The cost of energy consumption, which depends on the type of lamps and the intensity of light in the growth chambers, is an important economic determinant in in vitro cultures. Lighting with standard lamps and the associated cooling energy to remove the wasted heat is the highest cost factor in a culture room. Lighting represents 65% of the entire energy consumption in a culture room when illuminating the in vitro cultures with fluorescent lamps [28]. Additionally, the power requirements of LED lamps are 10–100 times lower than those of conventional lighting sources [19]. The highest optimal PPFD for particular species will allow the best utilization of light by plants and prepare them for intense irradiance of sunlight after acclimatization. Excessively high light intensities adversely affect photomorphogenesis and cause financial losses associated with unnecessary energy consumption, for example, in the form of emitting inefficient light [61]. Each LED panel used in our research consumed the following amount of watts (W) per hour: LED 40 ⇒ 23 W; LED 80 ⇒ 43 W; LED 120 ⇒ 62 W; and control Fl 40 ⇒ 124 W. This was determined by referring the obtained results to 1 m² of cultivation area in the growth chamber and a 42-day culture cycle where the energy consumption was: LED 40 ⇒1344 W; LED 80 ⇒ 2508 W; LED 120 ⇒ 3617 W; Fl 40 ⇒ 7233 W. This means that LEDs use five times less electrical energy compared to fluorescent lamps with the same intensity level (40 μmol m⁻² s⁻¹). At a three-fold increase in PPFD (120 μmol m⁻² s⁻¹), the power consumption was half that compared to the control fluorescent lamps. Low energy consumption was also influenced by LED spectrum (red and blue at a ratio of 7:3, respectively), because red LEDs consumed less energy and generated higher economic efficiency compared to blue LEDs at the same level of intensity [55].

4. Conclusions

• The usage of combination of red (70%) and blue (30%) LEDs in specific light intensities (40–120 µmol m⁻² s⁻¹) and different BA concentration in the media (1–5 µM) could be an effective and economical tool for modifying the potency of gerbera shoot multiplication and for controlling plant morphometry and photosynthetic pigment content.

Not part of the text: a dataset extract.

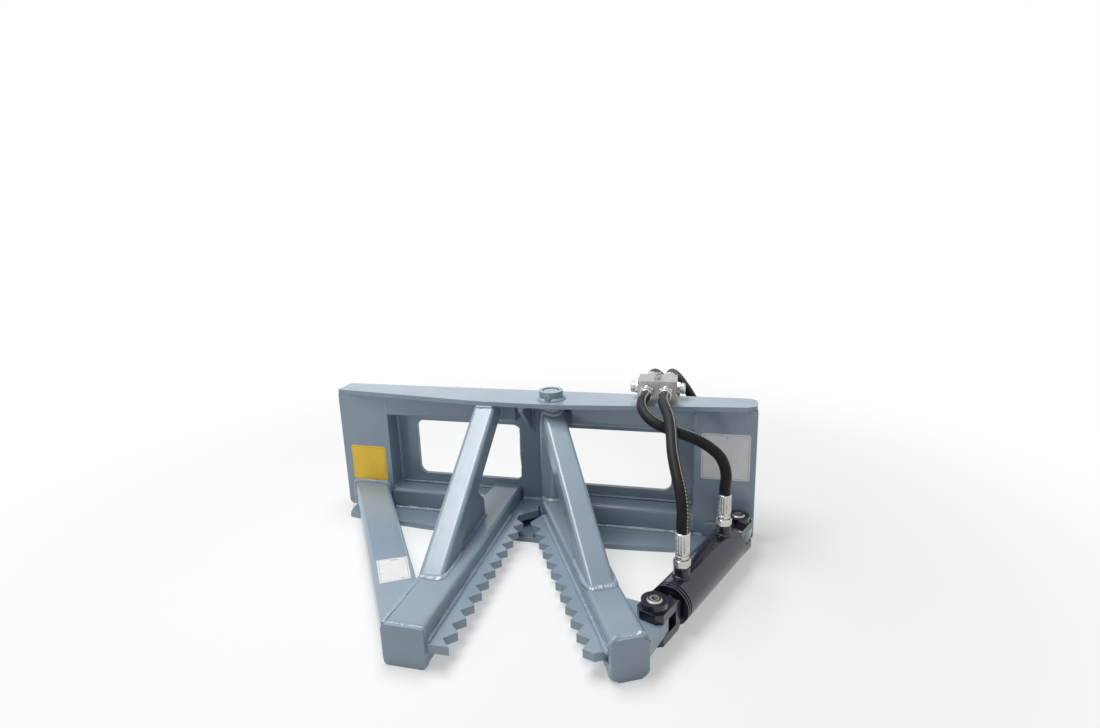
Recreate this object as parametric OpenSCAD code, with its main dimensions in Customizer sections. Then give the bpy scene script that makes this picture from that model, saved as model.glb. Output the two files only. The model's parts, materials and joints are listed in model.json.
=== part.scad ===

• Cytokinin in the media influenced the shoot propagation of gerbera; with the increase BA concentration, the shoot multiplication rate intensified in all light intensities. A PPFD of 80 µmol m⁻² s⁻¹ and 5 µM BA is suggested as efficient for shoot propagation and economically viable simultaneously.
• A PPFD of 120 µmol m⁻² s⁻¹ decreased plantlet height. The interaction between light intensities and BA concentration was observed in terms of the effect on plant height. With PPFD 80 µmol m⁻² s⁻¹, a decreased concentration of BA (1 µM) enhanced the plantlet height, unlike with PPFD 40 µmol m⁻² s⁻¹, where the highest plants were noted with 5 µM BA in media.
• PPFD of 120 µmol m⁻² s⁻¹ increased some leaf parameters: blade area and width, and circularity and elongation ratios; the shape ratio decreased with an increasing light intensity.
• The dry weight content decreased with increasing cytokinin concentration, and the largest was observed in shoots multiplicated on media with 1 µM BA under PPFD µmol 120 m⁻² s⁻¹ and under control fluorescent lamps.
• PPFD 80 µmol m⁻² s⁻¹ increased the photosynthetic pigment content in the leaves in comparison to the standard intensity of light. Increased BA concentration raises the content of chlorophyll a.